ZALMEN KHAYKIN (ca. 1888-April 21, 1919)
The pen name of Zalmen Abramson, he seems to have been born in Minsk, Byelorussia. He studied in religious elementary school and yeshiva, and he later acquired secular subject matter as an external student. For a time he was a private tutor. Early on he joined the socialist territorialists and traveled around campaigning and organizing for the party. He was arrested in 1905, thrown into prison in Kiev, and lived later in Warsaw where he published an article—“Naye oysyes” (New letters)—in Fraynd (Friend) on February 15, 1912 which opposed the project to replace the Yiddish alphabet with the Latin one. He then escaped abroad, returning after the February-March Revolution of 1917. During the October Revolution, he stood with the Bolsheviks, worked in the Jewish Commissariat in Moscow, and contributed to Di varheyt (The truth), the first Yiddish-language Communist newspaper in Russia, and also to Di fraye shtime (The free voice) in St. Petersburg 1-2 (1918) with a piece entitled “Der idishe balebatizm un naye klezayin, kegn dem folksfayndlekhn tsienizm un hebreizm” (The Jewish bourgeoisie and new weaponry, against Zionism and Hebreism both hated by the people). In 1918 he went on a Communist assignment to Smolensk and there wrote and edited the first issue of the Communist magazine Der shtern (The star) in November 1918. On April 16, 1919, he arrived at a Communist meeting in Vilna, and when the city was two days later occupied by the Polish Legions, he was killed as he held a rifle in his hand in a battle in the streets of Vilna. Several Soviet Jewish institutions in Vilna were subsequently named for him.
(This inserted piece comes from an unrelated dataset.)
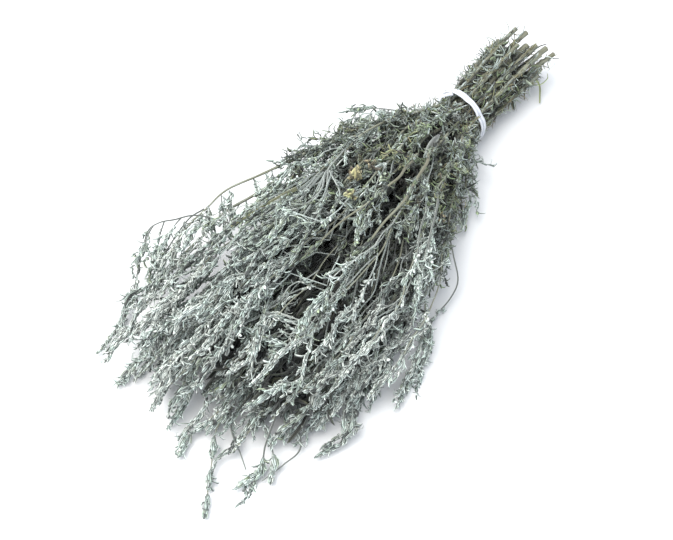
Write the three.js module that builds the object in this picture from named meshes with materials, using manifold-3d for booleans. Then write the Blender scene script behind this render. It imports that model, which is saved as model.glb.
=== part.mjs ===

Sources: Zalmen Reyzen, Leksikon, vol. 2; Sh. Agurski, Der yidisher arbeter in der komunistisher bavegung, 1917-1921 (The Jewish worker in the Communist movement, 1917–1921) (Minsk, 1925), pp. 177-79; D. Tsharni (Daniel Charney), in Tsukunft (New York) (March 1939); Charney, A yortsendlik aza, 1914-1924, memuarn (Such a decade, 1914-1924, memoirs) (New York, 1943), pp. 215-16.